I wonder if there is a precedent supporting successful use of that charge. That's very broad wording. Taken literally, nearly anything you say that isn't puppies and rainbows could qualify.

Nearly anything you say about a classified intelligence program to unauthorized people, you mean. Yeah, I think that's the point :)
Most definitely. He may well be completely innocent per numerous laws, executive orders and/or the Constitution. An example of the relevant recent piece:

"Executive Order 13526:

Sec. 1.7. Classification Prohibitions and Limitations. (a) In no case shall information be classified, continue to be maintained as classified, or fail to be declassified in order to: (1) conceal violations of law, inefficiency, or administrative error.."

IANAL, but I really don't think that EO (which is not a law) means that you can unilaterally declassify something which you think conceals a violation of law. Also, I'm not aware of anything Snowden disclosed that shows the NSA broke any laws. The FISA court signed off on this stuff, no?
Right. The determinant as to whether information is classified is its effect on national security if widely known.

You don't classify innocuous material just because it might be embarrassing.

But on the other hand you can classify material that risks national security even if it also happens to be embarrassing.

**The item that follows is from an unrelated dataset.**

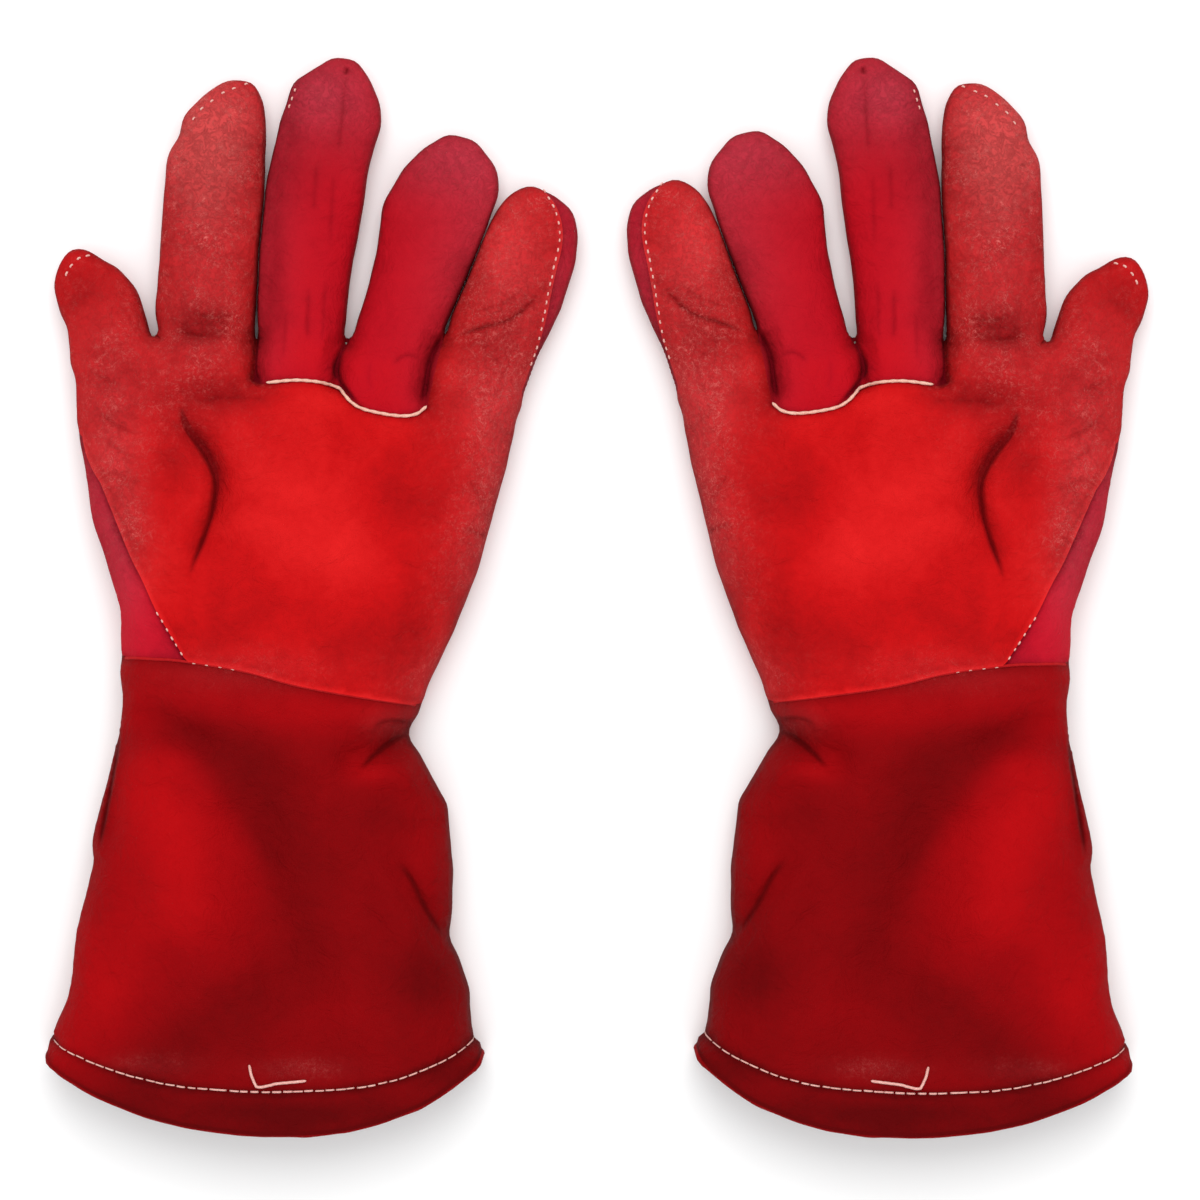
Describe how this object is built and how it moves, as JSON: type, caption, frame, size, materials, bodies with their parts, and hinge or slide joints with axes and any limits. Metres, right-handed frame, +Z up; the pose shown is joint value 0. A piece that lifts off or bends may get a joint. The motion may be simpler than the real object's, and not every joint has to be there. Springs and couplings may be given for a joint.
{
  "type": "pair of leather welding gauntlets",
  "caption": "Left and right leather welding gauntlets with set-in fingers, wing thumbs, flared cuffs and pale stitching, lying palm side up.",
  "frame": {"origin": "on the surface the pair lies on, under the middle of its outline", "axes": "+Z up out of the palms, +Y from the cuffs to the fingertips, +X from the left-hand glove to the right-hand glove"},
  "size_m": [0.3564, 0.35, 0.0343],
  "materials": {
    "palm_hide": "suede, bright red, short nap",
    "napped_hide": "suede, red, rough nap with pale fibres",
    "smooth_hide": "split leather, deep red, smooth",
    "back_hide": "split leather, crimson",
    "cuff_hide": "split leather, dark red, smooth",
    "welt_hide": "split leather strip, dark red",
    "pale_piping": "twisted cotton cord, cream",
    "sewing_thread": "waxed thread, cream",
    "cotton_lining": "fleece cotton, off-white",
    "canvas_lining": "woven cotton, blue"
  },
  "bodies": {
    "left_hand": {"left_palm_panel": "palm_hide", "left_back_panel": "back_hide", "left_hand_lining": "cotton_lining", "left_finger_base_piping": "pale_piping", "left_wrist_welt": "welt_hide"},
    "left_index": {"left_index_front": "napped_hide", "left_index_back": "back_hide", "left_index_lining": "cotton_lining"},
    "left_middle": {"left_middle_front": "smooth_hide", "left_middle_back": "back_hide", "left_middle_lining": "cotton_lining"},
    "left_ring": {"left_ring_front": "smooth_hide", "left_ring_back": "back_hide", "left_ring_lining": "cotton_lining"},
    "left_little": {"left_little_front": "napped_hide", "left_little_back": "back_hide", "left_little_lining": "cotton_lining"},
    "left_thumb": {"left_thumb_front": "napped_hide", "left_thumb_back": "back_hide", "left_thumb_lining": "cotton_lining"},
    "left_cuff": {"left_cuff_front": "cuff_hide", "left_cuff_back": "cuff_hide", "left_cuff_lining": "canvas_lining", "left_hem": "cuff_hide", "left_hem_thread": "sewing_thread"},
    "right_hand": {"right_palm_panel": "palm_hide", "right_back_panel": "back_hide", "right_hand_lining": "cotton_lining", "right_finger_base_piping": "pale_piping", "right_wrist_welt": "welt_hide"},
    "right_index": {"right_index_front": "napped_hide", "right_index_back": "back_hide", "right_index_lining": "cotton_lining"},
    "right_middle": {"right_middle_front": "smooth_hide", "right_middle_back": "back_hide", "right_middle_lining": "cotton_lining"},
    "right_ring": {"right_ring_front": "smooth_hide", "right_ring_back": "back_hide", "right_ring_lining": "cotton_lining"},
    "right_little": {"right_little_front": "napped_hide", "right_little_back": "back_hide", "right_little_lining": "cotton_lining"},
    "right_thumb": {"right_thumb_front": "napped_hide", "right_thumb_back": "back_hide", "right_thumb_lining": "cotton_lining"},
    "right_cuff": {"right_cuff_front": "cuff_hide", "right_cuff_back": "cuff_hide", "right_cuff_lining": "canvas_lining", "right_hem": "cuff_hide", "right_hem_thread": "sewing_thread"}
  },
  "joints": [
    {"name": "left_index_fold", "type": "hinge", "parent": "left_hand", "child": "left_index", "pos_m": [-0.1269, 0.0765, 0.019], "axis": [0.999, -0.0436, 0], "range_deg": [0, 70]},
    {"name": "left_middle_fold", "type": "hinge", "parent": "left_hand", "child": "left_middle", "pos_m": [-0.0965, 0.0697, 0.019], "axis": [0.9962, -0.0872, 0], "range_deg": [0, 70]},
    {"name": "left_ring_fold", "type": "hinge", "parent": "left_hand", "child": "left_ring", "pos_m": [-0.069, 0.0623, 0.019], "axis": [0.9659, -0.2588, 0], "range_deg": [0, 70]},
    {"name": "left_little_fold", "type": "hinge", "parent": "left_hand", "child": "left_little", "pos_m": [-0.0406, 0.0574, 0.019], "axis": [0.9483, -0.3173, 0], "range_deg": [0, 70]},
    {"name": "left_thumb_fold", "type": "hinge", "parent": "left_hand", "child": "left_thumb", "pos_m": [-0.1435, 0.0309, 0.019], "axis": [0.9632, 0.2689, 0], "range_deg": [0, 60]},
    {"name": "left_wrist_fold", "type": "hinge", "parent": "left_hand", "child": "left_cuff", "pos_m": [-0.106, -0.02755, 0.025], "axis": [-0.9889, 0.1484, 0], "range_deg": [0, 45]},
    {"name": "right_index_fold", "type": "hinge", "parent": "right_hand", "child": "right_index", "pos_m": [0.1286, 0.07526, 0.019], "axis": [0.9999, 0.0113, 0], "range_deg": [0, 70]},
    {"name": "right_middle_fold", "type": "hinge", "parent": "right_hand", "child": "right_middle", "pos_m": [0.098, 0.06944, 0.019], "axis": [0.9985, 0.055, 0], "range_deg": [0, 70]},
    {"name": "right_ring_fold", "type": "hinge", "parent": "right_hand", "child": "right_ring", "pos_m": [0.07028, 0.06294, 0.019], "axis": [0.9738, 0.2275, 0], "range_deg": [0, 70]},
    {"name": "right_little_fold", "type": "hinge", "parent": "right_hand", "child": "right_little", "pos_m": [0.04173, 0.05895, 0.019], "axis": [0.9581, 0.2865, 0], "range_deg": [0, 70]},
    {"name": "right_thumb_fold", "type": "hinge", "parent": "right_hand", "child": "right_thumb", "pos_m": [0.14372, 0.02915, 0.019], "axis": [0.954, -0.2999, 0], "range_deg": [0, 60]},
    {"name": "right_wrist_fold", "type": "hinge", "parent": "right_hand", "child": "right_cuff", "pos_m": [0.10436, -0.02806, 0.025], "axis": [-0.9932, -0.1164, 0], "range_deg": [0, 45]},
    {"name": "right_glove_apart", "type": "slide", "parent": "left_hand", "child": "right_hand", "axis": [1, 0, 0], "range_m": [0, 0.15]}
  ]
}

In any event PRISM itself is 0.01% or so in actuality as it was claimed to be, I'm not even sure I'd call PRISM itself embarrassing (it's just a damn web service). The laws under which PRISM operate might be different, but that's not something we can pin on NSA, and it's not something that was secret anyways.

>You don't classify innocuous material just because it might be embarrassing.

You're wrong. That's a well-known, ongoing, and acknowledged problem in the US which even has its own act of Congress as an attempt to deal with the problem.

http://www.govtrack.us/congress/bills/111/hr553

Here, if you like a good Catch-22: https://www.techdirt.com/articles/20121126/01371621143/defen...

I'm not saying no one has broken the law or regulation. I'm saying that's what the regulation describes as "national security information".
>The FISA court signed off on this stuff, no?

Who knows? The "court" meets in secret. Its rulings are secret. I'm not even certain that NSA is bound in any meaningful to abide by their decision/advice.

I don't see how there could be.

Although there does seem to be some debate about whether or not what he did should be considered a crime, and whether he's guilty of everything he's charged with.

If he's given a trial by jury, and the jury believes the circumstances justified his actions, they have the option of acquitting him, regardless of how strong the evidence is that he broke the law.

"The courts cannot search the minds of the jurors to find the basis upon which they judge." [2]

In the United States, judges cannot direct a jury to deliver a specific verdict, getting a verdict you didn't like is not an acceptable reason for an appeal, and jurors cannot be punished for the way they decide a case [2].

[1] http://en.wikipedia.org/wiki/Jury_nullification

[2] http://en.wikipedia.org/wiki/Jury_nullification_in_the_Unite...

its almost certain that he broke some law, and the US gov't is trying to nail him as an example for other to-be-whistleblowers.

Whether the laws he broke is justified for the sort of revelation his information revealed, i m certain that is the case, but i highly doubt the courts in the US will agree.